Question

Extracting Genomic Coverage Information Across Different Samples

0

Entering edit mode

10.1 years ago

empyrean999 ▴ 180

Hello,

I have 3 bam files that I wanted to compare against each other. For example I have reference file with 10,000 sequences. I have paired end reads sequenced for 3 different samples.

1) Sample 1 is 100% same as reference so we expect all reads to map to it 2) Sample 2 is 80% similar to reference so 20% of reference sequences wont have any reads 3) Sample 3 is 60% similar to reference and 40% of reference wont have any reads.

Now my goal is to identify what reference sequences doesnot have any reads mapped in Sample 2 and 3.I need to identify the 20% reference sequences from Sample 2 and 40% from Sample 3.

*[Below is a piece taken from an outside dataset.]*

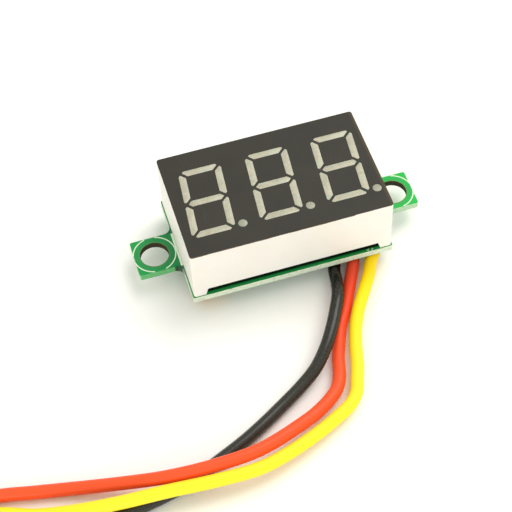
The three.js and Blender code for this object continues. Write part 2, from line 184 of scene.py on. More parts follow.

Also in some cases in a reference which is approx 10kb long, sample 1 maps to entire 10kb, sample 2 maps to first 5kb and sample 3 maps to last 3kb. so I need to identify the partial regions for those reference sequences as well.

I have the mapped sorted bam files for all these three samples. I am looking in to using bedtools but not sure what in bedtools will give the answer I needed.

I have the following commands which might do similar but it outputs differences at every base.

genomeCoverageBed -bg -ibam sample1.bam > sample1.bedgraph
genomeCoverageBed -bg -ibam sample2.bam > sample2.bedgraph
unionBedGraphs -header -i sample1.bedgraph sample2.bedgraph -names sample1 sample2 -g reference.fai -empty > samples1and2.txt

perl samtools sequencing bedtools • 2.2k views

ADD COMMENT • link updated 13 months ago by Ram 43k • written 10.1 years ago by empyrean999 ▴ 180

0

Entering edit mode

The title of your question is incorrect, you are not comparing two bam files. You are trying to find which genomic regions do not have read coverages in various samples. (btw having an incorrect title makes it less likely to get a good answer)

ADD REPLY • link updated 4.5 years ago by Ram 43k • written 10.1 years ago by Istvan Albert 100k

0

Entering edit mode

Any suggestions on my question?

ADD REPLY • link 10.1 years ago by empyrean999 ▴ 180

score 0 · Answer 1 · 2014-03-24

I think the way to solve this is to create sets of covered regions for each sample, then perform set operations as needed.

You can use bedtools intersect -c to produce the number of counts a gene is covered by reads.

Then use sort and use the uniq utility to count how many times does each gene appear.